Thanks a lot Paulius, that's exactly what I needed. On the topic of using the same skeleton or not, I guess the question is: does Unity evaluates an animation faster if it's missing some bones? Presumably, only missing leaf bones can be ignored, so I'd wager it doesn't change much performance-wise. But that may be worth a benchmark to me since I may end up with high bone counts in the faces that I would be able to entirely discard in secondary LODs.
I would guess that it doesn't sample animations if there are no corresponding bones in the mesh, but I wouldn't give 100%. I would recommend doing some tests on that ;)
@Ben. did you got the benchmark results? any comment would be nice. we're on the same issues now.

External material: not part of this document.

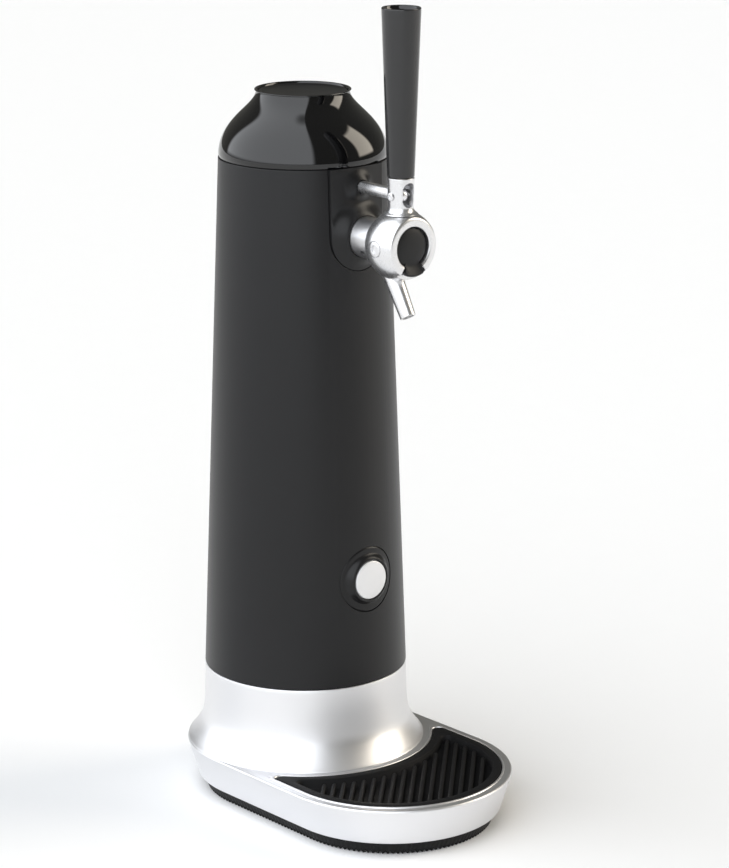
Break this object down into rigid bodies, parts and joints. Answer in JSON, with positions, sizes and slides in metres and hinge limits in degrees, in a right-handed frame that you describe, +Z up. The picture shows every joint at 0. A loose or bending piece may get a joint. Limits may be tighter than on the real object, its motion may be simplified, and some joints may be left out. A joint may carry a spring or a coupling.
{
  "type": "tabletop beer dispenser",
  "caption": "Countertop draft beer dispenser: a tapered tower that holds a can or bottle under a lever tap, on a base with a drip tray.",
  "frame": {"origin": "on the tower's axis, at the surface that the base stands on", "axes": "+Z up along the tower; the tap and the drip tray face -Y; +X is to the right seen from the front"},
  "size_m": [0.1182, 0.1824, 0.3973],
  "materials": {
    "satin_silver": "satin silver paint",
    "matte_black": "fine matte, slightly warm in the light",
    "gloss_black": "polished",
    "handle_grey": "satin",
    "black_rubber": "matte",
    "silicone": "translucent milky silicone",
    "natural_plastic": "natural moulded",
    "steel": "bright",
    "brass": "turned",
    "board_green": "solder mask",
    "cell_sleeve": "plain sleeve",
    "piezo_ceramic": "unglazed ceramic",
    "button_white": "satin white"
  },
  "bodies": {
    "base": {"base_foot": "black_rubber", "base_floor": "matte_black", "base_shell": "satin_silver", "base_screw_1": "steel", "base_screw_2": "steel", "base_screw_3": "steel", "base_screw_4": "steel", "pedestal_collar": "satin_silver", "can_cup": "matte_black", "cup_screw_1": "steel", "cup_screw_2": "steel", "cup_screw_3": "steel", "can_pad": "black_rubber", "base_seal": "black_rubber"},
    "drip_tray": {"drip_tray": "black_rubber"},
    "tower": {"housing_shell": "matte_black", "pressure_chamber": "natural_plastic", "equipment_plate": "matte_black", "plate_screw_1": "steel", "plate_screw_2": "steel", "plate_screw_3": "steel", "tube_grommet": "black_rubber", "air_fitting": "natural_plastic", "relief_valve": "brass", "beer_tube": "silicone", "tap_panel": "matte_black", "rod_bush": "natural_plastic", "button_bezel": "matte_black", "switch_board": "board_green", "button_switch": "matte_black", "shank": "satin_silver", "shank_nut": "brass", "foam_transducer": "piezo_ceramic", "faucet_body": "satin_silver", "trunnion_left": "satin_silver", "trunnion_right": "satin_silver", "pump_mount": "black_rubber", "pump_motor": "steel", "pump_head": "matte_black", "air_tube": "silicone", "control_board": "board_green", "switch_pour": "matte_black", "switch_foam": "matte_black", "battery_tray": "matte_black", "battery_contact_1": "steel", "battery_contact_2": "steel", "battery_1": "cell_sleeve", "battery_2": "cell_sleeve"},
    "cap": {"cap_dome": "gloss_black", "cap_disc": "gloss_black", "contact_strip": "steel"},
    "button": {"power_button": "button_white"},
    "lever": {"lever_collar": "satin_silver", "lever_pin": "satin_silver", "handle": "handle_grey", "handle_insert": "brass"},
    "rod": {"push_rod": "satin_silver", "switch_slider": "natural_plastic"},
    "plug": {"faucet_plug": "matte_black"}
  },
  "joints": [
    {"name": "tower_lift", "type": "slide", "parent": "base", "child": "tower", "axis": [0, 0, 1], "range_m": [0, 0.25]},
    {"name": "drip_tray_lift", "type": "slide", "parent": "base", "child": "drip_tray", "axis": [0, 0, 1], "range_m": [0, 0.03]},
    {"name": "cap_lift", "type": "slide", "parent": "tower", "child": "cap", "axis": [0, 0, 1], "range_m": [0, 0.04]},
    {"name": "power_button_press", "type": "slide", "parent": "tower", "child": "button", "axis": [0, 1, 0], "range_m": [0, 0.0012], "stiffness_N_per_m": 800},
    {"name": "tap_lever", "type": "hinge", "parent": "tower", "child": "lever", "pos_m": [0, -0.0705, 0.2865], "axis": [1, 0, 0], "range_deg": [-12, 15], "stiffness_Nm_per_rad": 0.5},
    {"name": "push_rod_slide", "type": "slide", "parent": "tower", "child": "rod", "axis": [0, -1, 0], "range_m": [-0.0052, 0.0064]},
    {"name": "faucet_plug_pull", "type": "slide", "parent": "tower", "child": "plug", "axis": [0, -1, 0], "range_m": [0, 0.02]}
  ],
  "couplings": [
    {"joint": "push_rod_slide", "follows": "tap_lever", "m_per_rad": 0.0235}
  ]
}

@groscalin (joli pseudo) Just got to benchmarking it, at last. Setup was: Unity 3.4, character using 2.2$$anonymous$$ vertice and 48 bones, bones per vertex maxed to 2 in Unity quality settings. I tried removing all bones from the face and hands which reduced the bone count to a mere 18, then playing the exact same anim on both versions. There is a perf increase but it's somewhat disappointing: roughly 10% on skinning and 30% on animation. That's not surprising for skinning seeing that basically I must be converting a few 2-bones vertice to 1-bone, but not that many. It's weirder for animation since I'm removing 60% of the bone count but only gaining 30%. Ah well, it's an easy gain anyways.